Socialtext is one of the best-known commercial wiki packages, have tested it here a number of times. Its a very good wiki implementation. Now Ross Mayfield has announced Socialpoint, or Socialtext running on Sharepoint. He positions this as useful, even though Sharepoint is coming out with its own wikis in 07. More commentary on the idea here. Not quite sure what this means, the Socialtext wiki claims to be the most successful commercial implementation out there. We have also experimented with some open source tools (Socialtext has also gone this way. My conversations with Ross indicates he is working with several companies to instill a wiki culture. Yet there are only a few real successes to talk. The wiki culture is not here or there as yet. Will there ever be, as Ross calls it, a wiki way?

Also in wiki news, Google acquired Jotspot, which we also tested a few summers ago, moderately surprising.

One experiment we talked is the construction of an analog of the Wikipedia within the corporation. Many companies, and certainly large ones have acronyms, terms, definitions, etc that are sometimes the same, and sometimes differ from public versions. He proposed setting up a 'CorporatePedia' that would organically grow as people added definitions.

One of the unsurprising experiences we have had with this is that its hard to get people to contribute.
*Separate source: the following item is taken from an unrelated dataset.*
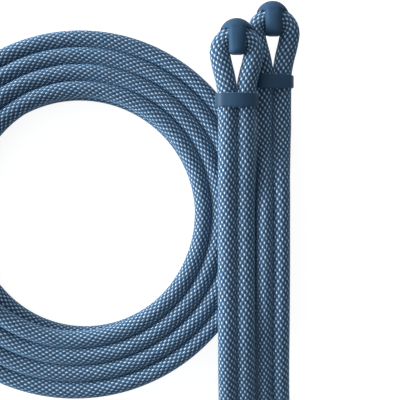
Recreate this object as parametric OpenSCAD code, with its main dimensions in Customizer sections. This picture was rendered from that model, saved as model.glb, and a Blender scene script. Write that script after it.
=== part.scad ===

The same people with interest in blogs usually engage, but those who have the knowledge to contribute are hard to bring to the table. Of course the same thing happened in the early days of e-mail. Today there are no rewards for participating, and no 'editors' have yet emerged.

I am still excited about the prospect of managing knowledge by a broadly editable space and do my best to proselytize. Ideas and examples are welcome.

2 comments:

Anonymous said...

we've seen the implementation of wikis and contribution to wikis happen in a number of ways. in fact, we recently posted a blog about this exact thing. the one thing we've heard a number of times is that people just start using it and referencing it - before they know it, others are asking them for access to a particular page/space.

i tend to think the reward for using the wiki is empowerment. seeing edits made to your page/space or contributing your thoughts and ideas directly to a colleague's page (for everyone to see) is a powerful thing.

another post that may be of help is one about the best way to set up a wiki. education and design/structure of a wiki needs to be in place before releasing it to your users - it needs to fit within your organizations "way of life" as seamlessly as possible.

hope these help!

Franz Dill said...

William,
Thanks for your pointer to the blog about the implementation of wikis. Will review and pass along to my audience. Agree that it is powerful to see your own contributions directly, just getting people to that point is sometimes the challnge.